Однако великая человеческая жалость к Василию Темному (то есть слепому) сыграла с преподобным злую шутку. Да, великий князь сдержал свое слово и приблизил к себе ферапонтовского игумена – «вспомнил свое обещание преподобному Мартиниану и взял, и тотчас же послал на Белоозеро за игуменом Мартинианом в Ферапонтов монастырь. И хотя тот не хотел, уговорил, взял его, привел в Москву и дал ему игуменство у Живоначальной Троицы в Сергиевом монастыре». Да, во многом Василий покорялся его воле со смирением. Но когда Мартиниан с «необиновением и дерзновением» осудил убийство людьми князя Дмитрия Шемяки в 1453 году, Василий Темный явил свою державную волю – преподобный игумен впал в немилость.
И вновь мы возвращается к рассуждениям Г. П. Федотова о неизбежном конфликте между властью горней и дольней, о несоразмерном противостоянии таинственного и обыденного. Георгий Петрович пишет: «Умеренная уставная строгость и братская любовь возвращают последних древних русских святых к исходной точке: к Белозерской обители Кирилла. Именно Кирилл, а не преподобный Сергий (разница в градации смирения и кротости) отпечатлевается всего отчетливее в северных русских киновитах. Но после мистического углубления заветов преподобного Сергия возращение к преподобному Кириллу невольно вызывает мысль о некоторой исчерпанности духовных сил».
Преподобный Мартиниан становится невольным заложником собственной неколебимой приверженности уставному благочестию святого Кирилла. Он глубоко уверен в том, что его обличения, его строгий учительский глагол, являющий неоспоримым для иноков его обители, в той же мере будет безусловен и для власть имущих (в известной степени продолжателем дела Кирилла и Мартиниана был преподобный Григорий Пелшемский, игумен Богородицкого Лопотова монастыря близ Вологды). Однако история с Василием Темным свидетельствует об обратном.
В Белозерский монастырь на Бородавском озере преподобный Мартиниан вернулся в 1455 году. В житии сказано: «Когда пришел он в свое наследие, в обитель Пречистой Ферапонтова монастыря, игумен и все братья, услышав об этом, с великой радостью встретили святого и приняли его как истинного отца с великим усердием и достойно упокоили его старость» (в это время ему было 55 лет).

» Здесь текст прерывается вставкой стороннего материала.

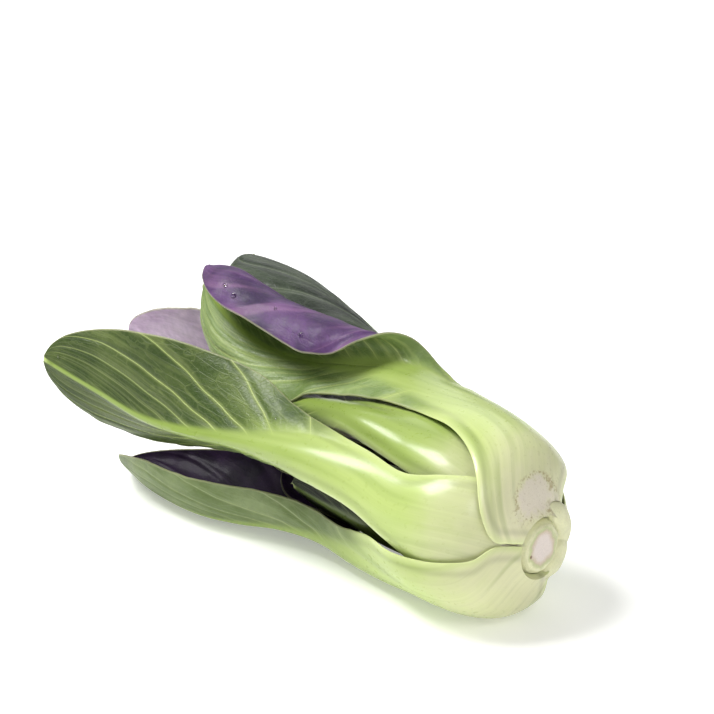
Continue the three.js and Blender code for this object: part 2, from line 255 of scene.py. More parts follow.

28 последних лет жизни, проведенные святым Мартинианом в Ферапонтовом монастыре, отражены в житии подвижника предельно схематично. Единственной яркой вспышкой в этом витиеватом и монотонном повествовании становится описание ученика преподобного, его келейника блаженного Галактиона, вошедшего в историю Северной Фиваиды как юродивый Христа ради.
Находясь в преклонных годах, преподобный Мартиниан, увы, впал я тяжелый недуг, он не мог самостоятельно ходить на службу в храм, и попечение о нем было возложено на его ученика Галактиона, который носил «на собороное пение блаженного отца Мартиниана по причине его старости и многих болезней».
О Галактионе известно немного – родом он был из Белозерского края, принял монашеский постриг в Ферапонтовом монастыре, обладал умом оригинальным и самобытным, имел дар прозорливца, на что Мартиниан сразу обратил внимание и благословил монаха юродствовать во Христе.
Подвиг юродства Церковь понимает как мнимое безумие ради обличения погрязшего во грехе мира, а также как сокрытие собственных добродетелей, как навлечение на себя поношений и оскорблений, ведь порой поведение блаженного (юродивого) находится за гранью не только разумного, но и морального-этического. «Юрод», или «похаб» (слова-синонимы), может позволить себе есть мясо Великим Постом, ходить нагим, сквернословить, являя тем самым гипертрофированный образ мирянина-современника, становясь в своем роде ему живым укором, взывая таким образом к его нравственности – вспомним о том, что в Симоновом монастыре преподобный Кирилл тоже совершал поступки «некая, подобна глумлению и смеху».
Исследуя русское юродство, Г. П. Федотов приходит к следующим выводам:
«Совершенно схематически укажем на следующие моменты, соединяющиеся в этом парадоксальном подвиге.
1. Аскетическое попрание тщеславия, всегда опасного для монашеской аскезы. В этом смысле юродство есть притворное безумие или безнравственность с целью поношения от людей.
2. Выявление противоречия между глубокой христианской правдой и поверхностным здравым смыслом и моральным законом с целью «посмеяния миру» (I Коринф. I–IV).
3. Служение миру в своеобразной проповеди, которая совершается не словом и не делом, а силой Духа, духовной властью личности, нередко облеченной пророчеством. Дар пророчества приписывается почти всем юродивым. Прозрение духовных очей, высший разум и смысл являются наградой за попрание человеческого разума подобно тому, как дар исцелений почти всегда связан с аскезой тела, с властью над материей собственного тела.